In the first place, the Holy Roman Empire was practically restricted to
German-speaking peoples. The papacy and the Italian cities had been
freed from imperial control, and both the Netherlands--that is, Holland
and Belgium--and the Swiss cantons were only nominally connected. Over
the Slavic people to the east--Russians, Poles, etc.--or the
Scandinavians to the north, the empire had secured comparatively small
influence. By the year 1500 the words Empire and Germany had become
virtually interchangeable terms.

Secondly, there was throughout central Europe no conspicuous desire for
strong centralized national states, such as prevailed in western
Europe.

[Sidenote: Internal Weakness of the Holy Roman Empire]

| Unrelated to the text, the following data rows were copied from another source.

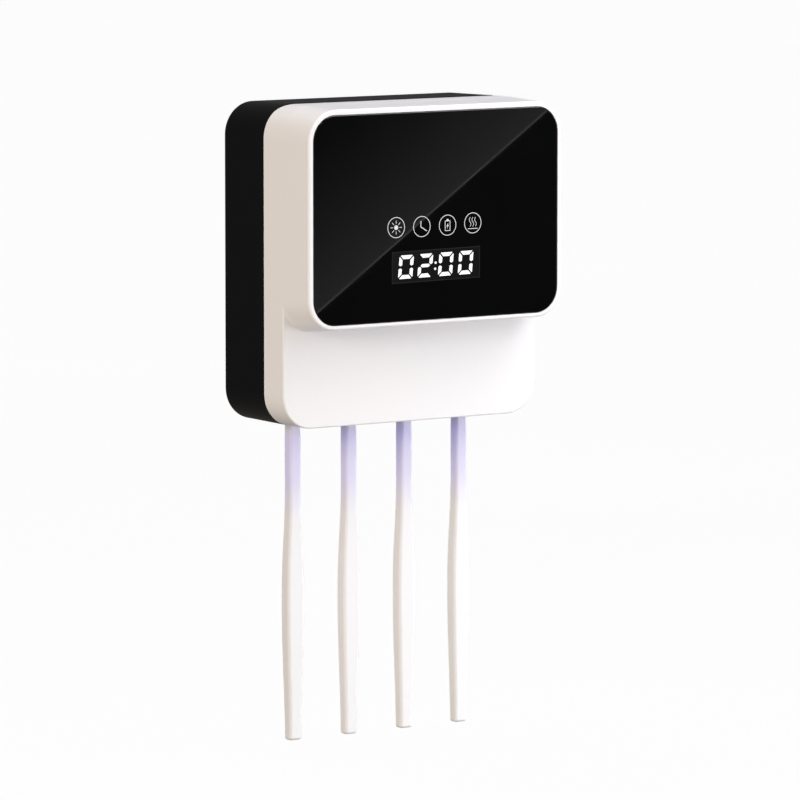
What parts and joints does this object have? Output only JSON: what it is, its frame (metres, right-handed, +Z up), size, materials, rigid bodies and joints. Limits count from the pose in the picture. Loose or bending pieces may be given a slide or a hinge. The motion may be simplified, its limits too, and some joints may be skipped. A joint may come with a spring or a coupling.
{
  "type": "toothbrush sanitizer",
  "caption": "Wall-hung toothbrush sanitizer: black base with open neck slots, white flip-up front with a protruding glossy display panel, and hanging toothbrushes.",
  "frame": {"origin": "centre of the wall bracket's back face, which lies against the wall", "axes": "+X to the right seen from the front, +Y into the wall, +Z up; the display faces -Y"},
  "size_m": [0.15, 0.0759, 0.3144],
  "materials": {
    "shell_white": "moulded, satin gloss",
    "shell_black": "moulded, fine satin",
    "panel_black": "polished black panel",
    "inner_white": "moulded, fine matte",
    "rack_white": "moulded, satin",
    "clear_lens": "clear",
    "seal_rubber": "soft matte",
    "white_rubber": "soft matte",
    "foam_black": "closed-cell foam",
    "pad_grey": "adhesive foam",
    "circuit_green": "solder mask",
    "lamp_housing": "lamp package",
    "bright_sheet": "polished",
    "steel": "plated",
    "magnet_nickel": "nickel plated",
    "spring_steel": "bright wire",
    "fan_black": "moulded",
    "heater_alloy": "thin fins",
    "copper_winding": "lacquered wire",
    "cell_wrap": "shrink wrap",
    "bracket_grey": "moulded",
    "brush_white": "moulded, satin gloss",
    "bristle_white": "nylon filament"
  },
  "bodies": {
    "bracket": {"wall_bracket": "bracket_grey", "adhesive_pads": "pad_grey"},
    "base": {"rear_shell": "shell_black", "bumper_pads": "seal_rubber", "brush_rack": "rack_white", "rack_screws": "steel", "reflector_sheet": "bright_sheet", "base_magnets": "magnet_nickel", "sensor_magnet": "magnet_nickel"},
    "cover": {"front_shell": "shell_white", "display_glass": "panel_black", "glass_gasket": "foam_black", "inner_cover": "inner_white", "uv_window": "clear_lens", "uv_board": "circuit_green", "uv_leds": "lamp_housing", "uv_reflector": "bright_sheet", "cover_seal": "seal_rubber", "cover_magnets": "magnet_nickel", "digit_module": "inner_white", "icon_light_guide": "clear_lens", "touch_springs": "spring_steel", "display_board": "circuit_green", "main_board": "circuit_green", "buzzer": "fan_black", "reed_switch": "clear_lens", "charge_port": "steel", "battery_cell": "cell_wrap", "battery_holder": "fan_black", "battery_contacts": "spring_steel", "fan_housing": "fan_black", "fan_stator": "copper_winding", "heater": "heater_alloy", "inner_cover_screws": "steel", "board_screws": "steel", "uv_board_screws": "steel", "fan_screws": "steel", "hinge_pins": "steel"},
    "fan": {"fan_rotor": "fan_black"},
    "plug": {"port_plug": "white_rubber"},
    "brush_1": {"brush_1_handle": "brush_white", "brush_1_bristles": "bristle_white"},
    "brush_2": {"brush_2_handle": "brush_white", "brush_2_bristles": "bristle_white"},
    "brush_3": {"brush_3_handle": "brush_white", "brush_3_bristles": "bristle_white"},
    "brush_4": {"brush_4_handle": "brush_white", "brush_4_bristles": "bristle_white"}
  },
  "joints": [
    {"name": "unit_lift", "type": "slide", "parent": "bracket", "child": "base", "axis": [0, 0, 1], "range_m": [0, 0.012]},
    {"name": "cover_hinge", "type": "hinge", "parent": "base", "child": "cover", "pos_m": [0, -0.04115, 0.0743], "axis": [-1, 0, 0], "range_deg": [0, 80]},
    {"name": "fan_spin", "type": "hinge", "parent": "cover", "child": "fan", "pos_m": [0.038, -0.049, -0.0045], "axis": [0, 1, 0], "continuous": true},
    {"name": "port_plug_pull", "type": "slide", "parent": "cover", "child": "plug", "axis": [1, 0, 0], "range_m": [0, 0.005]},
    {"name": "brush_1_lift", "type": "slide", "parent": "base", "child": "brush_1", "axis": [0, 0, 1], "range_m": [0, 0.04]},
    {"name": "brush_2_lift", "type": "slide", "parent": "base", "child": "brush_2", "axis": [0, 0, 1], "range_m": [0, 0.04]},
    {"name": "brush_3_lift", "type": "slide", "parent": "base", "child": "brush_3", "axis": [0, 0, 1], "range_m": [0, 0.04]},
    {"name": "brush_4_lift", "type": "slide", "parent": "base", "child": "brush_4", "axis": [0, 0, 1], "range_m": [0, 0.04]}
  ]
}
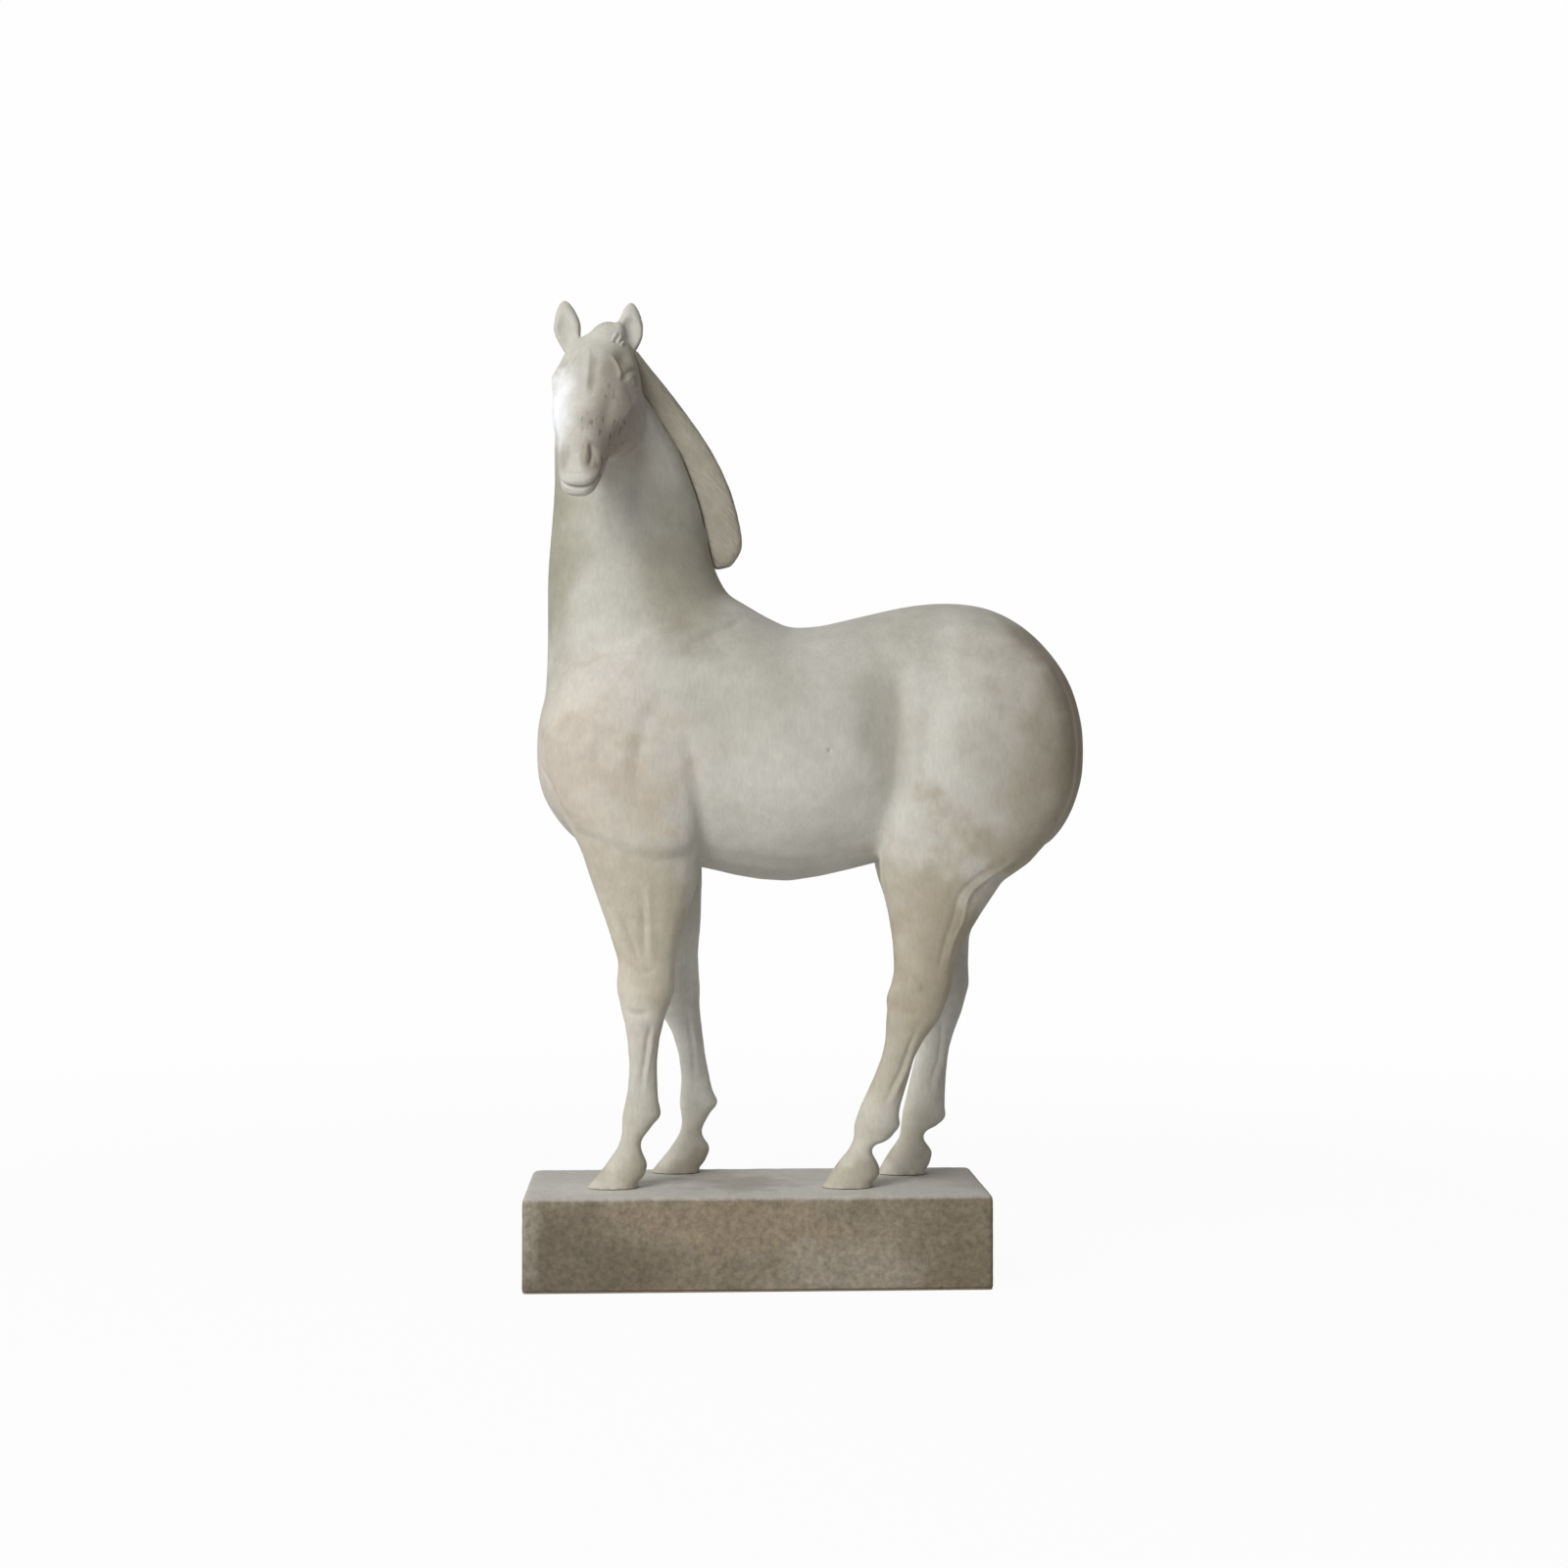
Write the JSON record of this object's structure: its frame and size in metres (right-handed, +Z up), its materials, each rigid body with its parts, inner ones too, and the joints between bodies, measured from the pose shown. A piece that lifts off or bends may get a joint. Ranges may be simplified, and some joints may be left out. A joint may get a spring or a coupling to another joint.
{
  "type": "horse statue",
  "caption": "Standing horse with its head turned to the side and a short upright mane, cast in aged off-white stone resin on a plain rectangular plinth.",
  "frame": {"origin": "middle of the plinth's footprint, on the underside of the felt sheet that it rests on", "axes": "+Z up; +X along the plinth from the horse's chest to its tail, so the horse faces -X; +Y to the horse's right, so its turned face looks towards -Y"},
  "size_m": [0.296, 0.1291, 0.5151],
  "materials": {
    "horse_casting": "matt off-white cast stone resin with a thin grey-green and tan patina in its hollows",
    "plinth_stone": "matt mottled brown-grey cast stone, lighter and greyer on top",
    "steel": "plain drawn steel, hidden inside",
    "felt": "dark grey wool felt"
  },
  "bodies": {
    "root": {"felt_sheet": "felt", "plinth": "plinth_stone", "leg_left_fore": "horse_casting", "leg_right_fore": "horse_casting", "leg_left_hind": "horse_casting", "leg_right_hind": "horse_casting", "body_left_shell": "horse_casting", "body_right_shell": "horse_casting", "head": "horse_casting", "ear_left": "horse_casting", "ear_right": "horse_casting", "mane": "horse_casting", "rod_left_fore": "steel", "rod_right_fore": "steel", "rod_left_hind": "steel", "rod_right_hind": "steel", "washer_left_fore": "steel", "washer_right_fore": "steel", "washer_left_hind": "steel", "washer_right_hind": "steel", "nut_left_fore": "steel", "nut_right_fore": "steel", "nut_left_hind": "steel", "nut_right_hind": "steel", "seam_pin_loin": "steel", "seam_pin_croup": "steel", "seam_pin_belly": "steel", "seam_pin_brisket": "steel", "seam_pin_throat": "steel", "seam_pin_crest": "steel", "head_pin": "steel"}
  },
  "joints": []
}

Separatism was the rule. In Italy and in the Netherlands the city-
states were the political units. Within the Holy Roman Empire was a
vast hodge-podge of city-states, and feudal survivals--arch-duchies,
such as Austria; margravates, such as Brandenburg; duchies, like
Saxony, Bavaria, and Wuerttemberg; counties like the Palatinate, and a
host of free cities, baronies, and domains, some of them smaller than
an American township. In all there were over three hundred states which
collectively were called "the Germanies" and which were united only by
the slender imperial thread. The idea of empire had not only been
narrowed to one nation; it also, in its failure to overcome feudalism,
had prevented the growth of a real national monarchy.